Day 24 – Trail Arm Pitching

This is one of my favorite drills to really nail in hitting proper, good pitch shots. By removing the lead arm and hand, you remove a bunch of leverage, and must rely on the weight of the clubhead “falling” while you pivot to hit solid, good pitches. Try to do any of three things — 1) let your elbow separate from your body, 2) thrust your trail arm at the ball, or 3) flip your wrist to try to slide the clubhead under the ball — and you’ll meet with disaster.

Drills today:

  • 6:00 – Hit pitch shots with just your trail hand.
  • 2:00 – Hit pitch shots with both hands, keeping the lead hand on the club very lightly.
  • 2:00 – Hit pitch shots with both hands on the club normally.

Day 25 – Sequencing Drills

Today I have two drills for you. One will help you sequence the backswing properly, keeping the arms relatively “in front of” the chest and carried along by the pivot. The second will help you sequence the backswing and the downswing, especially if you’ve heard that the lower body starts before the upper body, and you “spin out” of shots by letting the lower body get well ahead of the upper body.

Drills today:

  • 3:00 – Backswings with club in sternum
  • 1:00 – Rehearsal backswings with same feel
  • 3:00 – Swings with finger pointing out of chest
  • 1:00 – Rehearsal swings with same feel

Day 26 – Turn, Tilt, and Extend

Your body does three things during the backswing (and the downswing): it turns (or twists), it tilts, and it extends. Today, a simple, easy drill to help you feel this motion independent of the arms on the backswing and downswing into the follow-through.

Drills today:

  • 3:00 – Backswing
  • 3:00 – Downswing/Follow-Through
  • 2:00 – Repeat the feels with a normal grip/setup

Day 27 – Early Extension

A little bit goes a long way. A little Early Extension — or “goat humping” as it’s sometimes called — can help your ball go a long way. It’s a little power move that can add clubhead speed. But a lot of golfers abuse this, and even more use it as a compensation for a crowded setup, to slow down a clubhead that wants to tip out over the top, or more, resulting in LOST distance with poor contact and a poor path into the golf ball. Today, two drills to help you leave those poor goats alone.

Drills today:

  • 4:00 – EE wall drill, butt version
  • 4:00 – EE wall drill, head version
  • 2:00 – Normal swings focusing on feeling the same things

Day 28 – Advanced Shoulder Tilts

Today you’re going to look kind of stupid, but this drill is a GREAT way to figure out a few things. Today’s drill will help you tilt properly on the backswing, “back into” the target by shifting slightly forward in transition, and then clearing the right shoulder under and around in the downswing and follow-through. It’ll also help you make sure you’re turning 90° and getting all the power out of your backswing that you can get.

Drills today:

  • 10:00 – Determine when your family will be gone so that you can tie a stick around your chest without being made fun of for weeks.
  • 6:00 – Slow rehearsal swings missing the stick three times (backswing, transition, trail stick).
  • 3:00 – Softly, slowly hit shots with the stick in place.
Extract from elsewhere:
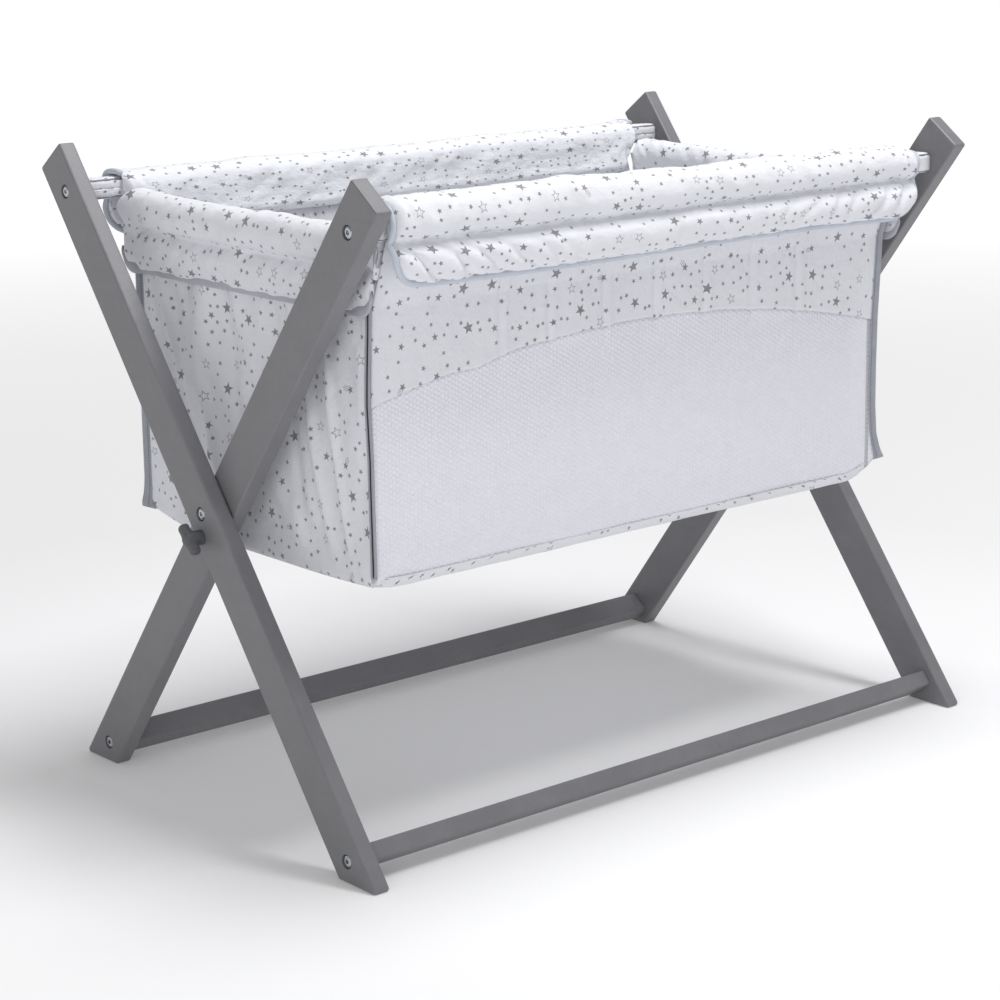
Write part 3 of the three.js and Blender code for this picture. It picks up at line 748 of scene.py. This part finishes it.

Day 29 – Advanced Stick Work

You’ve no doubt seen a stick put on the front side of your body, but the back side? Whose crazy idea is that? Stick around, though, because this drill will help you go “steep to shallow” like many people are working to do these days, all while making sure your backswing is well synchronized, with your arms and torso working in the proper dimensions. “Stick” around for this one!

Drills today:

  • 3:00 – Backswing only
  • 3:00 – Backswing + transition
  • 3:00 – Backswing, transition, downswing

Day 30 – Swing Mapping

This may be the most difficult drill of the 30+ drills I’ve given you. Today, we’re going to make very, very slow swings, as evidence supports the idea that a swing which activates the muscles and neuropathways in the proper sequence gets myelinated just the same, regardless of speed, leading to future increases in performance, even if the swing is at slow speeds. How long of a swing can you make? And by “long” I’m not talking about distance, but TIME.

Drills today:

  • 1:00 – Two 30-second-long swings.
  • 0:30 – Fast swings with good form.
  • Repeat 4x more
  • 1:00 – Two 30-second-long driver swings.
  • 2:00 – Fast driver swings with good form.